In summary, expense reports manage internal spending, while invoices handle external payment requests.

Conclusion

An expense report is a foundational financial document that ensures accountability, transparency, and accuracy within an organization. By systematically recording business-related expenditures, companies can control costs, comply with tax regulations, and support employees in obtaining timely reimbursements. Whether processed manually or digitally, expense reports remain an essential component of sound financial management. When executed properly, they create a structured audit trail that protects both the organization and its workforce.

Frequently Asked Questions (FAQ)

1. What is the main purpose of an expense report?

The main purpose is to document business-related expenses for reimbursement and accounting. It ensures spending is legitimate, approved, and properly recorded.

2. Are receipts always required for expense reports?

Most companies require receipts for verification, especially for larger purchases. Some organizations set minimum thresholds below which receipts may not be mandatory.

3. How soon should an expense report be submitted?

Policies vary, but many businesses require submission within 30 days of incurring the expense to ensure timely reimbursement and accurate accounting.
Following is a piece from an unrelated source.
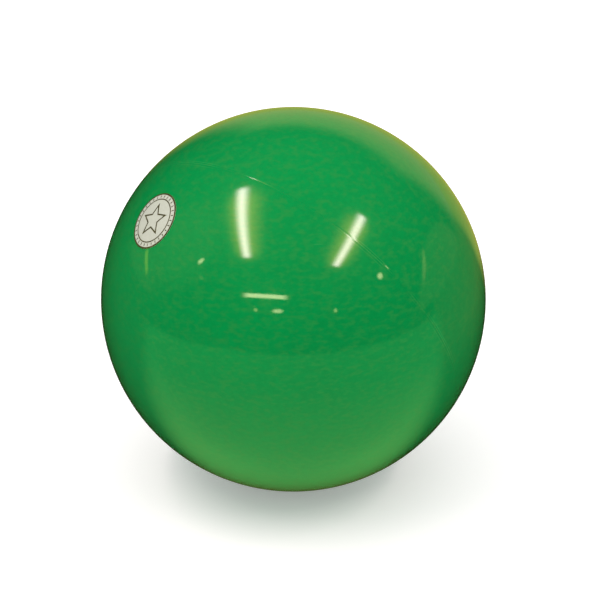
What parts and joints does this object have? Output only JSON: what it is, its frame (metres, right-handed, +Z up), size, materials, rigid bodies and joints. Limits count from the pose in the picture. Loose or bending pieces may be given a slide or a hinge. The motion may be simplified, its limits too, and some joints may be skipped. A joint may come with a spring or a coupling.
{
  "type": "playground ball",
  "caption": "Smooth inflatable rubber playground ball with a round printed badge and a recessed needle valve.",
  "frame": {"origin": "centre of the ball, which is also the centre of its box", "axes": "+Z is up as the ball stood when it was seen, with the badge at the front upper left; +Y runs from the centre out through the middle of the valve; +X completes the right-handed frame"},
  "size_m": [0.216, 0.216, 0.216],
  "materials": {
    "cover": "gloss",
    "cushion": "matte",
    "winding": "satin",
    "bladder": "satin",
    "valve_rubber": "satin",
    "badge_pale_ink": "gloss",
    "badge_dark_ink": "gloss"
  },
  "bodies": {
    "ball": {"outer_ply_front": "cover", "outer_ply_back": "cover", "inner_ply_front": "cushion", "inner_ply_back": "cushion", "nylon_winding": "winding", "valve_patch": "winding", "bladder": "bladder", "valve_boot": "valve_rubber", "badge_ground": "badge_pale_ink", "badge_rings": "badge_dark_ink", "badge_star": "badge_dark_ink"},
    "core": {"valve_core": "valve_rubber"}
  },
  "joints": [
    {"name": "core_slide", "type": "slide", "parent": "ball", "child": "core", "axis": [0, 1, 0], "range_m": [0, 0.02]}
  ]
}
4. What expenses are typically non-reimbursable?

Common non-reimbursable expenses include personal purchases, traffic fines, alcohol beyond policy limits, and luxury upgrades not approved in advance.

5. Can expense reports be used for tax deductions?
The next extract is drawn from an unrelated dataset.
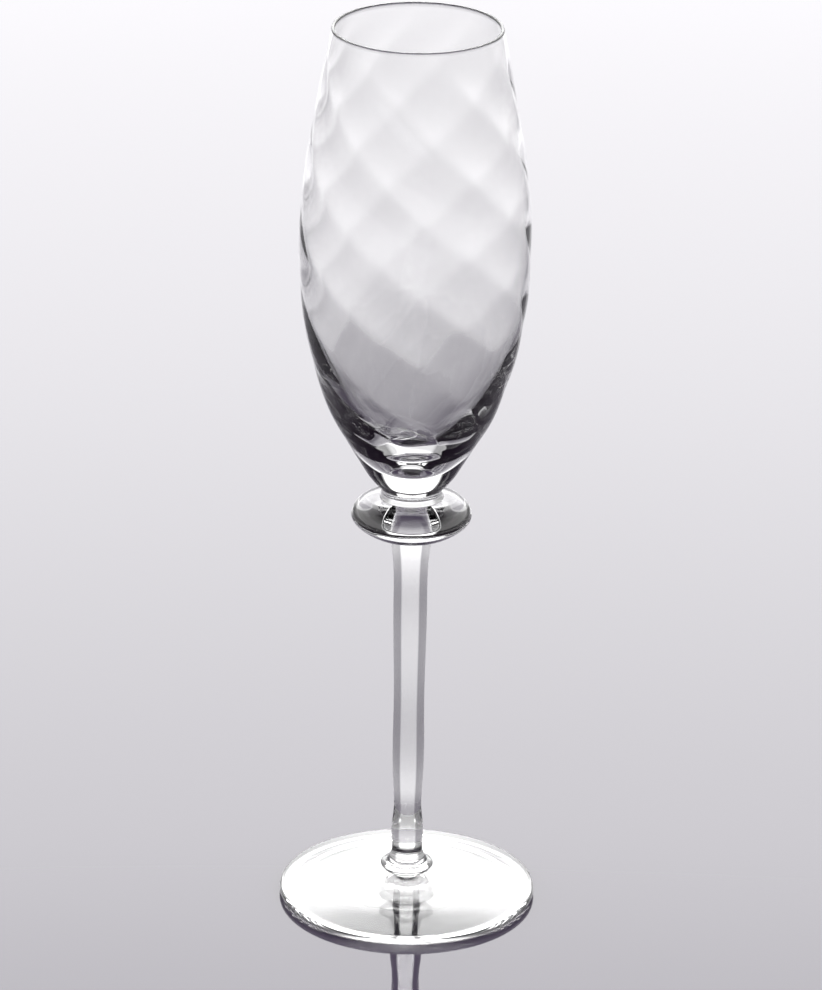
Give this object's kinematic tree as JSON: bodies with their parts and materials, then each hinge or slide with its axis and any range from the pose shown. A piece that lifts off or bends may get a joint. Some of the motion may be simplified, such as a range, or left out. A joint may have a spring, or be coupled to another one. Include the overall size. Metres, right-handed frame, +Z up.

Yes, properly documented expense reports help businesses claim legitimate tax deductions and provide evidence during audits.
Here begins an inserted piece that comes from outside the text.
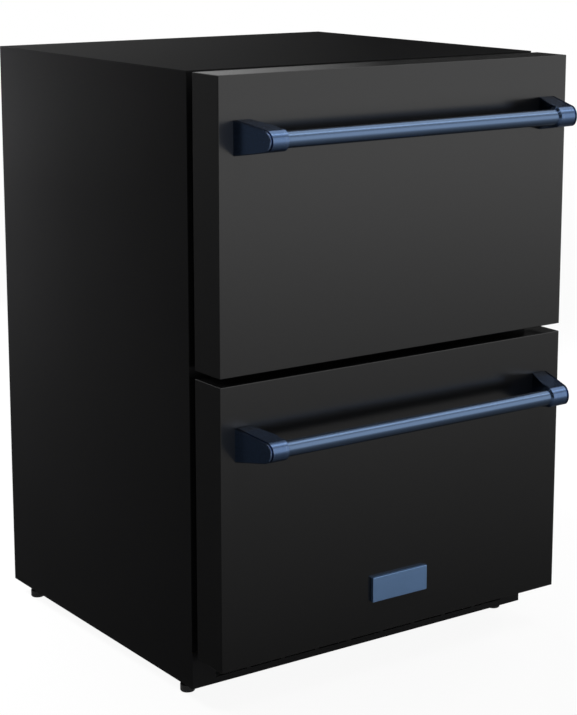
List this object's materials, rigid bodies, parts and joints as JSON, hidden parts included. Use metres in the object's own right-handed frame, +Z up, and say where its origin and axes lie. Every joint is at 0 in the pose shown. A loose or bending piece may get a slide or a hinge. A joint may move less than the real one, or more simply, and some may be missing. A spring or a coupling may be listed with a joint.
{
  "type": "undercounter drawer refrigerator",
  "caption": "Black undercounter refrigerator with two stacked pull-out drawers, blue tubular handles, levelling feet and a toe kick.",
  "frame": {"origin": "on the floor, under the middle of the whole outline with its handles", "axes": "+X to the right seen from the front, the drawer fronts face -Y, +Z up"},
  "size_m": [0.6, 0.6784, 0.874],
  "materials": {
    "case_black": "satin",
    "front_black": "matte",
    "frame_black": "satin",
    "bare_steel": "satin",
    "blue_steel": "brushed",
    "badge_blue": "brushed",
    "white_plastic": "gloss",
    "dark_plastic": "matte",
    "key_plastic": "matte",
    "seal_rubber": "matte",
    "foam": "matte",
    "lamp": "gloss",
    "copper": "satin",
    "fin_metal": "satin",
    "shell_black": "gloss"
  },
  "bodies": {
    "cabinet": {"side_panel_left": "case_black", "side_panel_right": "case_black", "top_panel": "case_black", "back_panel": "bare_steel", "rear_cover": "case_black", "base_pan": "bare_steel", "toe_kick": "case_black", "front_frame": "frame_black", "centre_mullion": "frame_black", "bulkhead": "bare_steel", "liner_upper": "white_plastic", "liner_lower": "white_plastic", "insulation": "foam", "rails_upper": "bare_steel", "rails_lower": "bare_steel", "evaporator": "fin_metal", "evaporator_cover": "white_plastic", "evaporator_fan_motor": "dark_plastic", "compressor": "shell_black", "compressor_mounts": "seal_rubber", "condenser": "shell_black", "condenser_fan_motor": "dark_plastic", "drip_tray": "dark_plastic", "refrigerant_pipes": "copper", "control_box": "bare_steel", "control_panel": "dark_plastic", "led_lamps": "lamp", "cord_gland": "seal_rubber", "case_screws": "bare_steel"},
    "drawer_upper": {"front_upper": "front_black", "front_foam_upper": "foam", "inner_panel_upper": "white_plastic", "gasket_upper": "seal_rubber", "handle_bar_upper": "blue_steel", "handle_brackets_upper": "blue_steel", "bin_upper": "white_plastic", "runners_upper": "bare_steel"},
    "drawer_lower": {"front_lower": "front_black", "front_foam_lower": "foam", "inner_panel_lower": "white_plastic", "gasket_lower": "seal_rubber", "handle_bar_lower": "blue_steel", "handle_brackets_lower": "blue_steel", "bin_lower": "white_plastic", "runners_lower": "bare_steel", "badge_plate": "badge_blue"},
    "evaporator_fan": {"evaporator_fan_wheel": "dark_plastic"},
    "condenser_fan": {"condenser_fan_wheel": "dark_plastic"},
    "foot_front_left": {"foot_front_left": "dark_plastic"},
    "foot_front_right": {"foot_front_right": "dark_plastic"},
    "foot_rear_left": {"foot_rear_left": "dark_plastic"},
    "foot_rear_right": {"foot_rear_right": "dark_plastic"},
    "slide_upper_left": {"mid_upper_left": "bare_steel"},
    "slide_upper_right": {"mid_upper_right": "bare_steel"},
    "slide_lower_left": {"mid_lower_left": "bare_steel"},
    "slide_lower_right": {"mid_lower_right": "bare_steel"},
    "key_power": {"key_power": "key_plastic"},
    "key_colder": {"key_colder": "key_plastic"},
    "key_warmer": {"key_warmer": "key_plastic"},
    "key_light": {"key_light": "key_plastic"}
  },
  "joints": [
    {"name": "drawer_upper", "type": "slide", "parent": "cabinet", "child": "drawer_upper", "axis": [0, -1, 0], "range_m": [0, 0.4]},
    {"name": "drawer_lower", "type": "slide", "parent": "cabinet", "child": "drawer_lower", "axis": [0, -1, 0], "range_m": [0, 0.4]},
    {"name": "slide_upper_left", "type": "slide", "parent": "cabinet", "child": "slide_upper_left", "axis": [0, -1, 0], "range_m": [0, 0.2]},
    {"name": "slide_upper_right", "type": "slide", "parent": "cabinet", "child": "slide_upper_right", "axis": [0, -1, 0], "range_m": [0, 0.2]},
    {"name": "slide_lower_left", "type": "slide", "parent": "cabinet", "child": "slide_lower_left", "axis": [0, -1, 0], "range_m": [0, 0.2]},
    {"name": "slide_lower_right", "type": "slide", "parent": "cabinet", "child": "slide_lower_right", "axis": [0, -1, 0], "range_m": [0, 0.2]},
    {"name": "key_power", "type": "slide", "parent": "cabinet", "child": "key_power", "axis": [0, 1, 0], "range_m": [0, 0.0012], "stiffness_N_per_m": 500},
    {"name": "key_colder", "type": "slide", "parent": "cabinet", "child": "key_colder", "axis": [0, 1, 0], "range_m": [0, 0.0012], "stiffness_N_per_m": 500},
    {"name": "key_warmer", "type": "slide", "parent": "cabinet", "child": "key_warmer", "axis": [0, 1, 0], "range_m": [0, 0.0012], "stiffness_N_per_m": 500},
    {"name": "key_light", "type": "slide", "parent": "cabinet", "child": "key_light", "axis": [0, 1, 0], "range_m": [0, 0.0012], "stiffness_N_per_m": 500},
    {"name": "foot_front_left", "type": "hinge", "parent": "cabinet", "child": "foot_front_left", "pos_m": [-0.283, -0.1593, 0], "axis": [0, 0, 1], "continuous": true},
    {"name": "foot_front_right", "type": "hinge", "parent": "cabinet", "child": "foot_front_right", "pos_m": [0.283, -0.1593, 0], "axis": [0, 0, 1], "continuous": true},
    {"name": "foot_rear_left", "type": "hinge", "parent": "cabinet", "child": "foot_rear_left", "pos_m": [-0.283, 0.2938, 0], "axis": [0, 0, 1], "continuous": true},
    {"name": "foot_rear_right", "type": "hinge", "parent": "cabinet", "child": "foot_rear_right", "pos_m": [0.283, 0.2938, 0], "axis": [0, 0, 1], "continuous": true},
    {"name": "evaporator_fan", "type": "hinge", "parent": "cabinet", "child": "evaporator_fan", "pos_m": [0, 0.263, 0.73513], "axis": [0, -1, 0], "continuous": true},
    {"name": "condenser_fan", "type": "hinge", "parent": "cabinet", "child": "condenser_fan", "pos_m": [-0.1648, 0.236, 0.0905], "axis": [-1, 0, 0], "continuous": true}
  ],
  "couplings": [
    {"joint": "slide_upper_left", "follows": "drawer_upper", "ratio": 0.5},
    {"joint": "slide_upper_right", "follows": "drawer_upper", "ratio": 0.5},
    {"joint": "slide_lower_left", "follows": "drawer_lower", "ratio": 0.5},
    {"joint": "slide_lower_right", "follows": "drawer_lower", "ratio": 0.5}
  ]
}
6. What happens if an expense report is denied?

If denied, the employee may need to provide additional clarification or documentation. If the expense violates company policy, reimbursement may not be granted.

7. Is a company credit card still recorded in an expense report?

Yes. Even when using a company credit card, employees typically must record expenses to document the business purpose and ensure proper accounting.